Of the lines listed below, how many contain the string "handed"? Answer with the number alone.

[start ENTRIES SUPPLIED]

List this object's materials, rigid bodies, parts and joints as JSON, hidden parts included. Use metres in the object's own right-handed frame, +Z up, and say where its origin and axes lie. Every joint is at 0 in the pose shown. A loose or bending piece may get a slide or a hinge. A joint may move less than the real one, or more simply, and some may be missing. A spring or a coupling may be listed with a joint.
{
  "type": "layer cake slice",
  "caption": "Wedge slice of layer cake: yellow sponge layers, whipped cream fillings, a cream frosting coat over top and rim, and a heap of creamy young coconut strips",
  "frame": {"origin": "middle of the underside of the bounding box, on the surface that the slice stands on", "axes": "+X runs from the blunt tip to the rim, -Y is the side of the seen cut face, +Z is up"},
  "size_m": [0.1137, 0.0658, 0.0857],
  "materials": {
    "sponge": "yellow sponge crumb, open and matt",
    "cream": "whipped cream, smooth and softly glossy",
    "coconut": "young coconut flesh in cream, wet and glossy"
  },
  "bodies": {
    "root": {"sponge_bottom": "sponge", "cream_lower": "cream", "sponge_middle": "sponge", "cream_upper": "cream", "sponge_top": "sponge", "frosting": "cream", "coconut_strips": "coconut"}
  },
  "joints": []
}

[end ENTRIES SUPPLIED]
[start ENTRIES SUPPLIED]

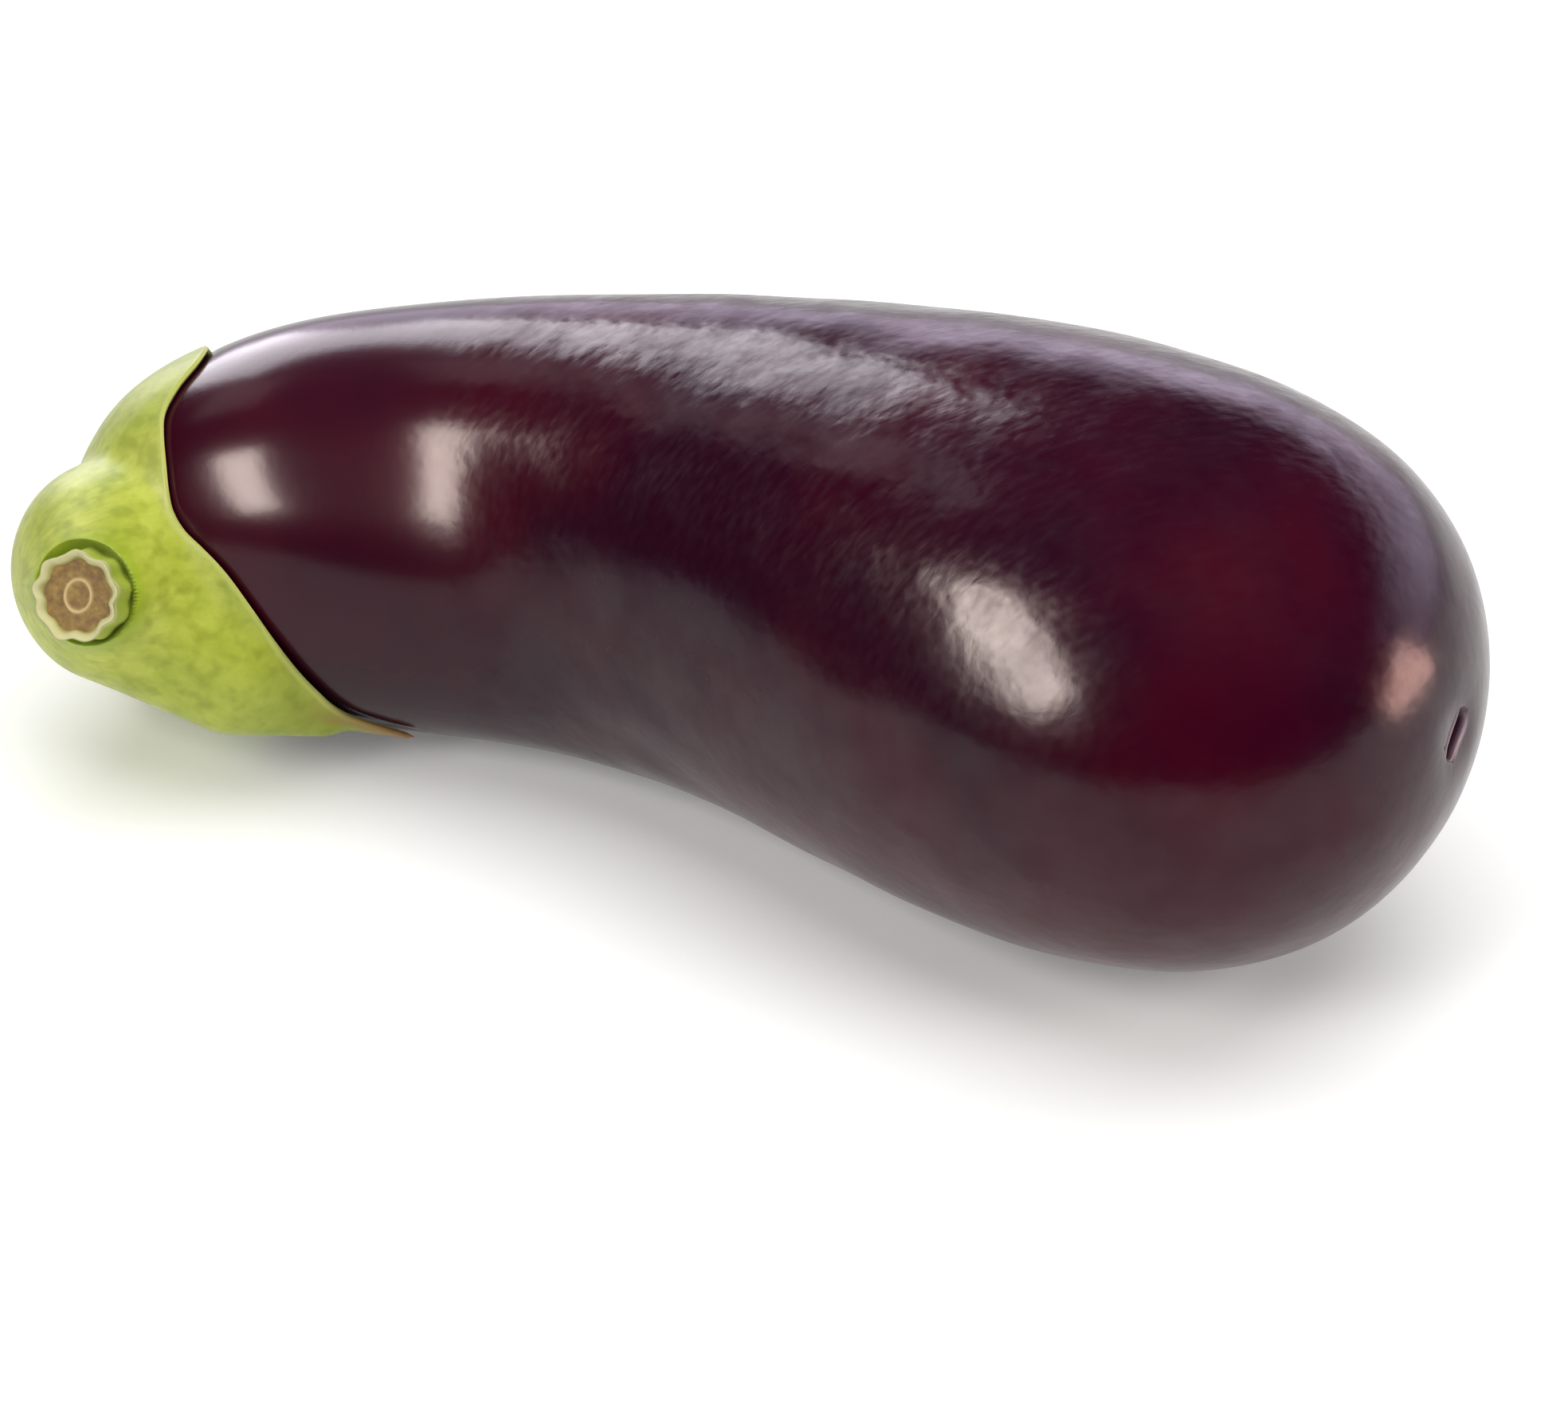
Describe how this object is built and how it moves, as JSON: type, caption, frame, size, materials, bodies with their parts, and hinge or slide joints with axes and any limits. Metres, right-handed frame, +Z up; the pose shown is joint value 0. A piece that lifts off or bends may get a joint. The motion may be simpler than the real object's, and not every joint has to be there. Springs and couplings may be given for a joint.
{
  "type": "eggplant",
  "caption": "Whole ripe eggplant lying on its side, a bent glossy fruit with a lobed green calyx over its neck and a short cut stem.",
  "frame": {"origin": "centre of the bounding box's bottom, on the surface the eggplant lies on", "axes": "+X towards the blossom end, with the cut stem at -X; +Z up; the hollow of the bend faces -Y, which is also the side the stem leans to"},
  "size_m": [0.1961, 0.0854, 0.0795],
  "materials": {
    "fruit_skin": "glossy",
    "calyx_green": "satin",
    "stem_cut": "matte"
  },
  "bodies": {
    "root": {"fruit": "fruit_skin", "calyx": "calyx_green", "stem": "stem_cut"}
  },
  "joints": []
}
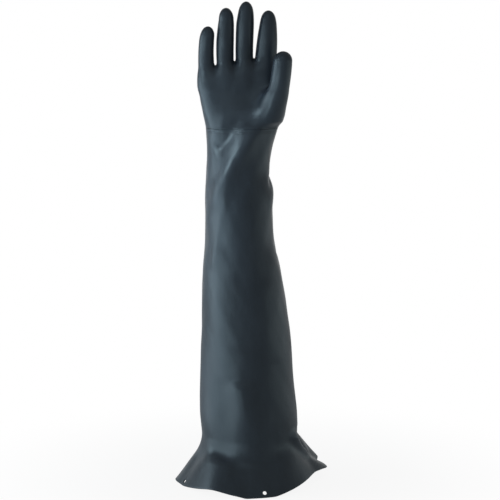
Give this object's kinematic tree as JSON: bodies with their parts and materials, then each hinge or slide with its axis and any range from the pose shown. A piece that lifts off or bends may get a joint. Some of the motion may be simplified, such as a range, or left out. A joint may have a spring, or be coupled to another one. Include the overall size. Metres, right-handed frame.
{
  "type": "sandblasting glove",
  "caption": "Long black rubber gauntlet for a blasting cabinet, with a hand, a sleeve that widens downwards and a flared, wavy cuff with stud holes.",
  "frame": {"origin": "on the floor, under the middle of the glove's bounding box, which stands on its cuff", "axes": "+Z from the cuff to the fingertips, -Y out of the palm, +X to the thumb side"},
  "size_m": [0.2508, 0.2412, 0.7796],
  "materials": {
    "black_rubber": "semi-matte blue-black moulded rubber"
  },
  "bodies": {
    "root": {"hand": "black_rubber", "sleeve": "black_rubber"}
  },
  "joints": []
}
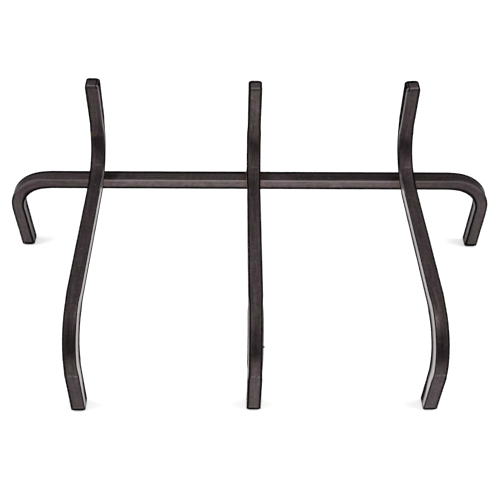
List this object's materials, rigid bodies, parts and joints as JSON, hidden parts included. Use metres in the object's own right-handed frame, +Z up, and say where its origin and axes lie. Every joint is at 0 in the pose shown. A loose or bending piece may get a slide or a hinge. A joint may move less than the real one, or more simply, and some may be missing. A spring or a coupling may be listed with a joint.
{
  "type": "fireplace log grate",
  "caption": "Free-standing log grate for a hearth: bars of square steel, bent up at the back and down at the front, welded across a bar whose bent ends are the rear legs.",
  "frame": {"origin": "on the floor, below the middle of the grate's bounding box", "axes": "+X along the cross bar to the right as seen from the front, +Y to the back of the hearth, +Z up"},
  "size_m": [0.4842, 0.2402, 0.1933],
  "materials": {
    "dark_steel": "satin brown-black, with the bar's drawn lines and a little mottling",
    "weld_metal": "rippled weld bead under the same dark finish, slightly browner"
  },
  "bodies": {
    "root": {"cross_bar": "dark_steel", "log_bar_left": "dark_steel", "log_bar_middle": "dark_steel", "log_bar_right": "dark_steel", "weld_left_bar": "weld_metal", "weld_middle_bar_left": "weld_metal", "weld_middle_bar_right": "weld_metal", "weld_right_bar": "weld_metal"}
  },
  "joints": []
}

[end ENTRIES SUPPLIED]

▶ [REPLY TO THE TASK]: 4